Hawaiian Airlines Is Now Oneworld — The First Member That Joined by Being Bought

The member that joined by being bought.
Hawaiian never applied, never waited, never sat through a committee meeting. Alaska bought it — and eighteen months later the Pualani walked into Oneworld through the family entrance.
Airlines normally join an alliance the way people join a golf club: an invitation, a sponsor, years of committee meetings. Hawaiian Airlines took the other route — it got acquired. On 22 April 2026, eighteen months after Alaska Air Group completed its purchase, Hawaiian formally became a Oneworld member, making it the third US carrier in the alliance alongside Alaska and American. Last week it finished the job properly: an Airbus A330 rolled out in Oneworld colours carrying the line “Aloha a puni ka honua” — aloha all around the world — which is a considerably better alliance slogan than anything the alliance itself has produced.

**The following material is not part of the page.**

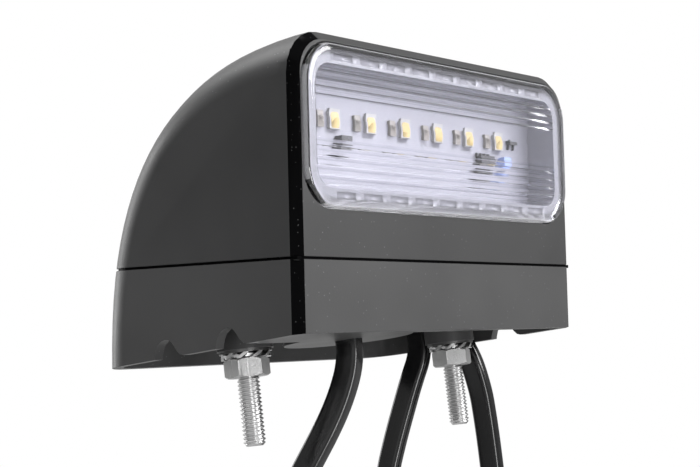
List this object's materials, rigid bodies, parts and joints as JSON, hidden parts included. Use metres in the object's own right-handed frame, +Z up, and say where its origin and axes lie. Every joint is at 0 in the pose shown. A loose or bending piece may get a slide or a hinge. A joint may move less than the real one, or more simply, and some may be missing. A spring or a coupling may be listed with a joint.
{
  "type": "number plate lamp",
  "caption": "Wedge-shaped number plate lamp with a rounded back, a reeded clear window over light diodes, two threaded studs and flat twin leads.",
  "frame": {"origin": "on the mounting plane (the base's lower rim), midway between the two studs", "axes": "+X along the window and the line of the studs, +Y to the rounded back, +Z up from the mounting plane; the window faces -Y and the studs point to -Z"},
  "size_m": [0.0845, 0.0563, 0.2768],
  "materials": {
    "housing": "fine satin",
    "seal": "matt",
    "lens": "clear polycarbonate, reeded inside",
    "tray": "white satin",
    "board": "white solder mask",
    "led_body": "satin",
    "phosphor": "silicone gloss",
    "resistor": "satin with bright contacts",
    "diode": "satin",
    "chip": "satin",
    "capacitor": "satin",
    "compound": "cast resin",
    "inner_wire": "satin insulation",
    "zinc": "bright zinc plating",
    "lead": "soft satin cord jacket",
    "lead_end": "stripped cores with tinned strands"
  },
  "bodies": {
    "root": {"housing_cover": "housing", "base_frame": "housing", "joint_seal": "seal", "lens": "lens", "reflector_tray": "tray", "circuit_board": "board", "led_1": "led_body", "led_2": "led_body", "led_3": "led_body", "led_4": "led_body", "led_5": "led_body", "led_6": "led_body", "phosphor_1": "phosphor", "phosphor_2": "phosphor", "phosphor_3": "phosphor", "phosphor_4": "phosphor", "phosphor_5": "phosphor", "phosphor_6": "phosphor", "resistor_1": "resistor", "resistor_2": "resistor", "resistor_3": "resistor", "resistor_4": "resistor", "resistor_5": "resistor", "resistor_6": "resistor", "input_diode": "diode", "driver_chip": "chip", "capacitor": "capacitor", "transistor": "chip", "sealing_compound": "compound", "inner_wires": "inner_wire", "mounting_studs": "zinc", "flat_washers": "zinc", "tooth_washers": "zinc", "hex_nuts": "zinc", "lead_entry_1": "lead", "lead_entry_2": "lead", "lead_entry_3": "lead", "lead_1": "lead", "lead_2": "lead", "lead_3": "lead", "lead_end_1": "lead_end", "lead_end_2": "lead_end", "lead_end_3": "lead_end"}
  },
  "joints": []
}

How an acquisition becomes an alliance seat
The mechanics matter because they explain the speed. Alaska closed the Hawaiian deal in September 2024, spent 2025 merging the operation onto a single certificate, and folded both loyalty programmes into one — Atmos Rewards — while keeping Hawaiian alive as a separate brand with its own livery and its own Pualani on the tail. Once the corporate plumbing was done, alliance membership was less an application than a formality: Alaska was already inside, and Hawaiian simply walked in through the family entrance. Members of Atmos Rewards — including the Huaka‘i programme for Hawai‘i residents — now earn, redeem and hold status across the entire alliance, and Atmos elites are recognised at the usual Ruby, Sapphire and Emerald levels when they fly it.

What actually changed for collectors
Practically: Hawaiian metal is now alliance metal. The Honolulu hub connects the US West Coast to the islands and onwards across the Pacific on A330s and 787-9s, and the inter-island shuttle network — some of the shortest, most frequent flights in the alliance — becomes bookable and creditable inside the ecosystem. For anyone building an itinerary through the Pacific, Honolulu quietly became a Oneworld node rather than a dead end where your status stopped working.
Two honest caveats before you re-plan anything. First, earning: credit rates for Hawaiian flights into the British Airways Club follow BA’s partner tables, and as with every new member the published rates are the only truth — check the table on ba.com before you fly, not after. Second, geography: if you live in Europe, Hawaiian joining changes your options on perhaps one trip a decade. This is a structural upgrade for US West Coast and trans-Pacific flyers, a pleasant footnote for everyone else.
Honolulu quietly became a Oneworld node rather than a dead end where your status stopped working.
The alliance that finally grows
Oneworld spent years as the alliance that never grew, and has now added Oman Air in 2024, Fiji Airways in 2025, Hawaiian in April — and signed Philippine Airlines as a member-designate in June. Whatever you think of alliances in the revenue-based era, the map is filling in across exactly the region where it used to be thinnest: the Pacific. For once, the momentum is real rather than press-released.
A genuinely useful addition most of our readers will use rarely — and that is fine.
When you do finally take that Hawai‘i trip, your points, your status and your lounge access now come with you. That is what an alliance is for.